Sixty some years ago, Albert Upton, Professor of English and Director of General Studies at Whittier College in California (he did have a PhD, btw) formulated a model for conscious, purposeful thinking based on the way the mind processes language. He called his book Design for Thinking (now out of print) "A First Book in Semantics." Humble as he must have been (I never met him in person), Upton hesitated to conclude that he completely understood the human neurological processes involved in thinking. But he did find that he could enable college students to grow in their problem-solving abilities by helping them see how their minds could use language as an aid to solving problems. No one, at the time, had anywhere near the knowledge we have today about how the brain actually functions, so Upton was probably wise not to claim too much. But with the most recent neurological research (see my 8/9/09 post "So what might a cognitive lever look like?"), a model of brain functioning is emerging that, curiously, seems to underscore the value of Upton's work.

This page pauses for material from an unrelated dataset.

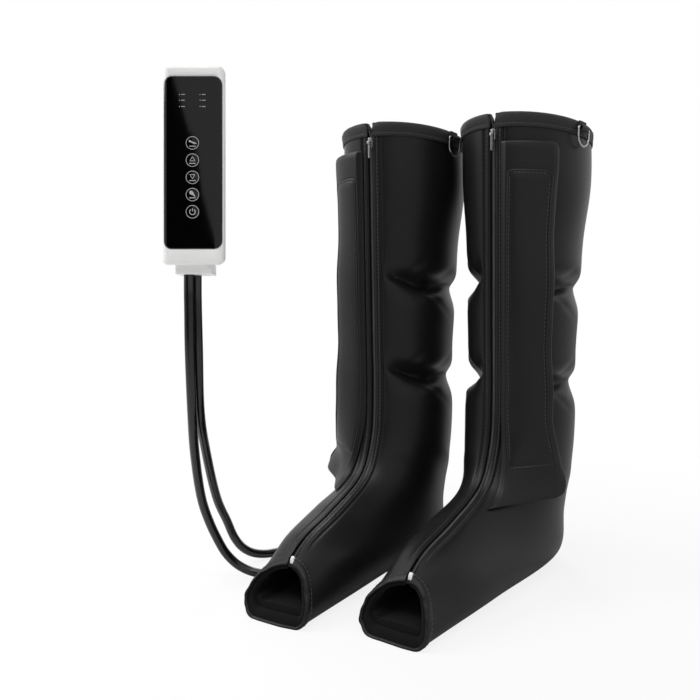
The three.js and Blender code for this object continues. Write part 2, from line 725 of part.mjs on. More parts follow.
function hangingRing() {
  const [half, bar, arc] = [ringWidth / 2, ringWire / 2, ringHeight - ringWidth / 2];
  const shape = new THREE.Shape();
  shape.moveTo(half, -bar);
  shape.lineTo(half, arc);
  shape.absarc(0, arc, half, 0, Math.PI, false);
  shape.lineTo(-half, -bar);
  const hole = new THREE.Path();
  const inner = half - ringWire;
  hole.moveTo(inner, bar);
  hole.lineTo(inner, arc);
  hole.absarc(0, arc, inner, 0, Math.PI, false);
  hole.lineTo(-inner, bar);
  shape.holes.push(hole);
  const ring = new THREE.ExtrudeGeometry(shape, { depth: ringWire, bevelEnabled: false, curveSegments: 10 });
  ring.translate(0, 0, -ringWire / 2);
  return placed(ring, ringFrame.round, ringFrame.down, ringFrame.out, ringAxisPoint);
}

function ringTab() {
  const shape = new THREE.Shape();
  const foot = -ringEyeOuter;
  const tail = -(ringEyeOuter + ringTabTail);
  shape.moveTo(0, foot);
  const meet = Math.PI - Math.acos((foot + ringTabThickness) / -ringEyeOuter);
  shape.absarc(0, 0, ringEyeOuter, -Math.PI / 2, meet, false);
  shape.lineTo(tail, foot + ringTabThickness);
  shape.lineTo(tail, foot);
  const eye = new THREE.Path();
  eye.absarc(0, 0, ringEyeInner, 0, 2 * Math.PI, true);
  shape.holes.push(eye);
  const tab = sideExtrusion(shape, ringTabWidth);
  return placed(tab, ringFrame.round, ringFrame.down, ringFrame.out, ringAxisPoint);
}

const portFrame = coverFrame(placeAtHeight(portHeight, radians(portAngle)), radians(portAngle));
const portReach = seatGap + portFlangeThickness + portStubLength;

function airPort() {
  const mouth = portReach;
  const foot = seatGap;
  const profile = [
    [0, foot], [portFlangeRadius, foot], [portFlangeRadius, foot + portFlangeThickness / 2],
    [portStubRadius + 1, foot + portFlangeThickness], [portStubRadius, foot + 2 * portFlangeThickness],
    [portStubRadius, mouth], [portBoreRadius, mouth], [portBoreRadius, mouth - portBoreDepth],
    [0, mouth - portBoreDepth],
  ].map(([x, y]) => new THREE.Vector2(x, y));
  const turned = new THREE.LatheGeometry(profile, 12).rotateX(Math.PI / 2);
  return placed(turned, portFrame.round, portFrame.down, portFrame.out, portFrame.origin);
}

function named(name, geometry, material) {
  const mesh = new THREE.Mesh(geometry, material);
  mesh.name = name;
  return mesh;
}

// One boot. Side is 1 for the left foot and -1 for the right: the flap lies on the outer side.
function makeBoot(prefix, side) {
  const boot = new THREE.Group();
  const add = (name, geometry, material) => boot.add(named(`${prefix}_${name}`, geometry, material));
  const inner = [1, gridColumns - 1];
  add('cover', wallLayer(wallPlaces, 0, gridColumns, 0, coverThickness), coverFinish);
  add('lining', wallLayer(wallPlaces, ...inner, liningInset, liningThickness), liningFinish);
  const chambers = {
    upper: upperChamber, middle: middleChamber, lower: lowerChamber, foot: footRows,
  };
  for (const [name, places] of Object.entries(chambers)) {
    add(`bladder_${name}`, wallLayer(places, ...inner, bladderInset, bladderThickness), bladderFinish);
  }
  add('insole', insole(), liningFinish);
  add('cuff_binding', cuffBinding(), bindingFinish);
  add('toe_lip', toeLip(), coverFinish);
  const tapeSides = [-zipTapeHalfWidth, -zipGapHalfWidth, 0, zipGapHalfWidth, zipTapeHalfWidth];
  add('zip_tape', zipStrip(wallPlaces, tapeSides, tapeInset, zipTapeThickness), zipFinish);
  const teethSides = [-zipTeethHalfWidth, zipTeethHalfWidth];
  add('zip_teeth', zipStrip(wallPlaces, teethSides, teethInset, zipTeethThickness), zipFinish);
  add('zip_slider', zipSlider(), metalFinish);
  add('zip_pull', zipPull(), metalFinish);
  add('zip_stop', zipStop(), whiteFinish);
  add('side_flap', sideFlap(side), coverFinish);
  add('flap_foot', flapFoot(side), coverFinish);
  add('hook_strip', hookStrip(side), zipFinish);
  add('loop_strip', loopStrip(side), liningFinish);
  add('ring_tab', ringTab(), bindingFinish);
  add('d_ring', hangingRing(), metalFinish);
  add('air_port', airPort(), hoseFinish);
  boot.position.set(bootsMiddle[0] + (side * bootSpacing) / 2, bootsMiddle[1] + (side * bootStagger) / 2, 0);
  boot.rotation.z = -side * radians(toeInDegrees);
  boot.updateMatrixWorld(true);
  return boot;
}

// Depths in the controller, from its front face at -caseDepth / 2 to its back
const caseFront = -caseDepth / 2;
const caseBack = caseDepth / 2;
const partingY = caseFront + frontShellDepth;
const panelFront = caseFront - panelRise;
const panelBack = panelFront + panelThickness;
const panelSeat = panelBack + seatGap;
const panelZ = caseHeight / 2 - panelTopMargin - panelHeight / 2;
const keyFlangeBack = panelSeat + keyFlangeThickness;
const keypadFront = keyFlangeBack + keyTravel + seatGap;
const boardFront = keypadFront + keypadThickness + seatGap;
const keyHeights = keyNames.map((name, index) => caseHeight / 2 - firstKeyDrop - index * keyPitch);
const boardZ = -boardLift;
const backSeat = caseBack - caseWall - seatGap;

// The case narrows evenly from its front face to its back
const backShares = [1 - (2 * backSideMargin) / caseWidth, 1 - (2 * backEndMargin) / caseHeight];
const taperAt = (y) => backShares.map((share) => mix(1, share, (y - caseFront) / caseDepth));

function tapered(geometry) {
  const position = geometry.getAttribute('position');
  for (let i = 0; i < position.count; i += 1) {
    const [across, up] = taperAt(position.getY(i));
    position.setX(i, position.getX(i) * across);
    position.setZ(i, position.getZ(i) * up);
  }
  return geometry;
}

function frontShell() {
  const shell = tapered(frontPlate(caseWidth, caseHeight, caseCorner, caseFront, partingY));
  const inner = [caseWidth - 2 * caseWall, caseHeight - 2 * caseWall, caseCorner - caseWall];
  const cavity = tapered(frontPlate(...inner, caseFront + frontWall, partingY + 1));
  const recess = frontPlate(panelWidth + 2 * seatGap, panelHeight + 2 * seatGap, panelCorner,
    caseFront - 1, panelSeat, panelZ);
  const window = frontPlate(panelWidth - 2 * panelSeatWidth, panelHeight - 2 * panelSeatWidth,
    caseCorner - caseWall, caseFront, partingY, panelZ);
  const postX = boardWidth / 2 + postRadius / 2;
  const postZ = boardHeight / 2 - 2 * postRadius;
  const [postStart, postEnd] = [caseFront + frontWall - 1, boardFront - seatGap];
  const posts = [-1, 1].flatMap((x) => [-1, 1].map((z) =>
    frontPost(postRadius, postStart, postEnd, x * postX, boardZ + z * postZ, 12)));
  return joined(cut(shell, cavity, recess, window), ...posts);
}

function rearShell() {
  const shell = tapered(frontPlate(caseWidth, caseHeight, caseCorner, partingY + seatGap, caseBack));
  const inner = [caseWidth - 2 * caseWall, caseHeight - 2 * caseWall, caseCorner - caseWall];
  return cut(shell, tapered(frontPlate(...inner, partingY, caseBack - caseWall)));
}

// The hose socket's top follows the tapered underside of the case
function hoseSocket() {
  const shape = new THREE.Shape();
  const [front, back] = [-socketDepth / 2, socketDepth / 2];
  const foot = -caseHeight / 2 - seatGap - socketHeight;
  const topAt = (y) => (-caseHeight / 2) * taperAt(y)[1] - seatGap;
  shape.moveTo(front, foot);
  shape.lineTo(back, foot);
  shape.lineTo(back, topAt(back));
  shape.lineTo(front, topAt(front));
  return sideExtrusion(shape, socketWidth);
}

function facePanel() {
  const panel = frontPlate(panelWidth, panelHeight, panelCorner, panelFront, panelBack, panelZ);
  const holes = keyHeights.map((z) => frontPost(keyRadius + seatGap, panelFront - 1, panelBack + 1, 0, z));
  return cut(panel, ...holes);
}

function keyCap(z) {
  const cap = frontPost(keyRadius, panelFront - keyRise, keyFlangeBack, 0, z);
  return joined(cap, frontPost(keyRadius + keyFlangeWidth, panelSeat, keyFlangeBack, 0, z));
}

function makeController() {
  const controller = new THREE.Group();
  const add = (name, geometry, material) => controller.add(named(name, geometry, material));
  add('front_shell', frontShell(), whiteFinish);
  add('rear_shell', rearShell(), whiteFinish);
  add('face_panel', facePanel(), glossFinish);
  keyNames.forEach((name, index) => add(name, keyCap(keyHeights[index]), glossFinish));
  const keypadZ = (keyHeights[0] + keyHeights.at(-1)) / 2;
  add('keypad', box(2 * (keyRadius + keypadMargin), keypadThickness, keypadSpan,
    0, keypadFront + keypadThickness / 2, keypadZ), rubberFinish);
  add('main_board', box(boardWidth, boardThickness, boardHeight,
    0, boardFront + boardThickness / 2, boardZ), boardFinish);
  add('battery_pack', box(batteryWidth, batteryThickness, batteryHeight, 0, backSeat - batteryThickness / 2,
    caseHeight / 2 - batteryTopMargin - batteryHeight / 2), cellFinish);
  add('air_pump', new THREE.CylinderGeometry(pumpRadius, pumpRadius, pumpLength, 16).rotateX(Math.PI / 2)
    .translate(0, backSeat - pumpRadius, caseHeight / 2 - pumpTopDrop - pumpLength / 2), pumpFinish);
  for (const [name, x] of [['air_valve_left', valveSpacing / 2], ['air_valve_right', -valveSpacing / 2]]) {
    add(name, box(valveSize, valveSize, valveLength, x, backSeat - valveSize / 2,
      caseHeight / 2 - valveTopDrop - valveLength / 2), pumpFinish);
  }
  add('hose_socket', hoseSocket(), whiteFinish);
  controller.position.set(...controllerPlace);
  controller.rotation.set(-radians(controllerTilt), 0, radians(controllerTurn), 'ZXY');
  controller.updateMatrixWorld(true);
  return controller;
}

// A hose's route never dips into the surface that it lies on
class HoseRoute extends THREE.CatmullRomCurve3 {
  getPoint(share, target) {
    const point = super.getPoint(share, target);
    point.z = Math.max(point.z, hoseRadius);
    return point;
  }
}

function makeHose(name, controller, boot) {
  const [across, deep] = hoseOffsets[name];
  const mouth = -caseHeight / 2 - 2 * seatGap - socketHeight;
  const below = (drop) => controller.localToWorld(new THREE.Vector3(across, deep, mouth - drop));
  const [start, leave] = [0, hoseTail].map(below);
  const port = (reach) => boot.localToWorld(portFrame.origin.clone().addScaledVector(portFrame.out, reach));
  const end = port(portReach + seatGap);
  const arrive = port(portReach + seatGap + hoseTail);
  const points = hosePoints[name].map((point) => new THREE.Vector3(...point));
  const route = new HoseRoute([start, leave, ...points, arrive, end], false, 'centripetal');
  const section = new THREE.Shape();
  section.absarc(0, 0, hoseRadius, 0, 2 * Math.PI, false);
  const options = { steps: hoseSteps, extrudePath: route, curveSegments: hoseSides / 2 };
  return named(name, new THREE.ExtrudeGeometry(section, options), hoseFinish);
}

const massager = new THREE.Group();
const leftBoot = makeBoot('left', 1);
const rightBoot = makeBoot('right', -1);
const controller = makeController();
massager.add(leftBoot, rightBoot, controller);
massager.add(makeHose('hose_left', controller, leftBoot), makeHose('hose_right', controller, rightBoot));
massager.position.set(...footprintShift, 0);

export default massager;
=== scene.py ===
"""Looks of an air compression leg massager: two padded leg boots and a hand controller.

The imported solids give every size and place. The soft layers of the boots repeat the form that
the solids have, with finer meshes. Sizes are in millimetres, and meshes are written in metres.
"""

import logging
import math
from dataclasses import dataclass, field
from enum import Enum
from typing import Any, Callable, Sequence

import bmesh
import bpy
import numpy as np
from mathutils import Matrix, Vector

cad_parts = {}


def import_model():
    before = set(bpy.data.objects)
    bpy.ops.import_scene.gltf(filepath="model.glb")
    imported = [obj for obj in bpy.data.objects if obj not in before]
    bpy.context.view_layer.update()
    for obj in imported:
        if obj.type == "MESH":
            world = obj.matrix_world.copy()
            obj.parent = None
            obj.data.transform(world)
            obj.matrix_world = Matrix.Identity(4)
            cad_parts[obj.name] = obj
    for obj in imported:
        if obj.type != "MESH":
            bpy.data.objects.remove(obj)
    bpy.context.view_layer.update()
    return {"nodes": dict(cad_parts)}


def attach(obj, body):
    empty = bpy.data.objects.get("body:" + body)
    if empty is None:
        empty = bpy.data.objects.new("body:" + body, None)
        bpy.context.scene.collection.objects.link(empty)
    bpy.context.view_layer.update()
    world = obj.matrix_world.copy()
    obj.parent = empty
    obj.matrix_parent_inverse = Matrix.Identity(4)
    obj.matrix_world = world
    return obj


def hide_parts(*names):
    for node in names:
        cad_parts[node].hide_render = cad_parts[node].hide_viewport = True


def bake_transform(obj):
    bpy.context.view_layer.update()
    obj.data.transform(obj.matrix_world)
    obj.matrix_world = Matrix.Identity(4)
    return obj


MM = 0.001
SEAT_GAP = 0.3
PATTERN_MAP = "Pattern"
# Brings the middle of the footprint to the origin, as the solids do
FOOTPRINT_SHIFT = (8.2, -8.3, 0.0)

log = logging.getLogger("leg_massager")

Array = np.ndarray
Pair = tuple[float, float]
Triple = tuple[float, float, float]
Pairs = Sequence[Pair]
Frame = tuple[Array, Array, Array, Array]
Object = bpy.types.Object


class Texture(Enum):
    """The fine surface that a finish has."""

    GRAIN = "fine_grain"
    WEAVE = "woven_cloth"
    FUZZ = "short_fuzz"
    MOULDED = "moulded_skin"
    BRUSHED = "drawn_metal"
    TRACES = "board_traces"


def smoothstep(value: Array, low: float, high: float) -> Array:
    """Smooth rise of a value from 0 at low to 1 at high."""
    share = np.clip((np.asarray(value, float) - low) / (high - low), 0, 1)
    return share * share * (3 - 2 * share)


def bell(value: Array, middle: float, reach: float) -> Array:
    """Bell curve with a peak of 1 at the middle."""
    return np.exp(-(((value - middle) / reach) ** 2))


def unit(vectors: Array) -> Array:
    """Vectors scaled to length 1 along their last axis."""
    return vectors / np.maximum(np.linalg.norm(vectors, axis=-1, keepdims=True), 1e-12)


def half_turn(angle: Array) -> Array:
    """Angle from the zip, brought between half a turn back and half a turn on."""
    return (angle + math.pi) % (2 * math.pi) - math.pi


def turned(points: Array, degrees: float) -> Array:
    """Points turned to the left about the vertical axis.

    Args:
        points: Points with X, Y and Z on the last axis.
        degrees: Angle of the turn.

    Returns:
        The turned points.
    """
    cosine, sine = math.cos(math.radians(degrees)), math.sin(math.radians(degrees))
    x, y, z = points[..., 0], points[..., 1], points[..., 2]
    return np.stack([x * cosine - y * sine, x * sine + y * cosine, z], -1)


def set_at(origin: Array, *ways: Array) -> Callable[[Array], Array]:
    """Function that takes points along three directions and sets them at an origin."""
    return lambda points: origin + sum(points[:, k : k + 1] * way for k, way in enumerate(ways))


def lengths_along(line: Array) -> Array:
    """Length of a line from its start to each of its points."""
    return np.concatenate([[0], np.cumsum(np.linalg.norm(np.diff(line, axis=0), axis=1))])


def side_points(corners: Array, steps: int) -> Array:
    """Close points along the sides of a closed outline."""
    sides = zip(corners, np.roll(corners, -1, 0))
    return np.concatenate([np.linspace(a, b, steps, endpoint=False) for a, b in sides])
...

That whole last paragraph (thing) probably seemed tangential (quality) to what this post (thing) is about. It isn't, although it would be difficult for me to make the case that I've provided my readers with any direct connections. For now, let's just say that the cognition of a "thing" and the perception of a "quality" are two of the types of semantic growth that Dr. Upton identified in his work. Then let's think of this post as structured like those movies and novels that tell two stories at once, weaving back and forth, until the two plot lines converge.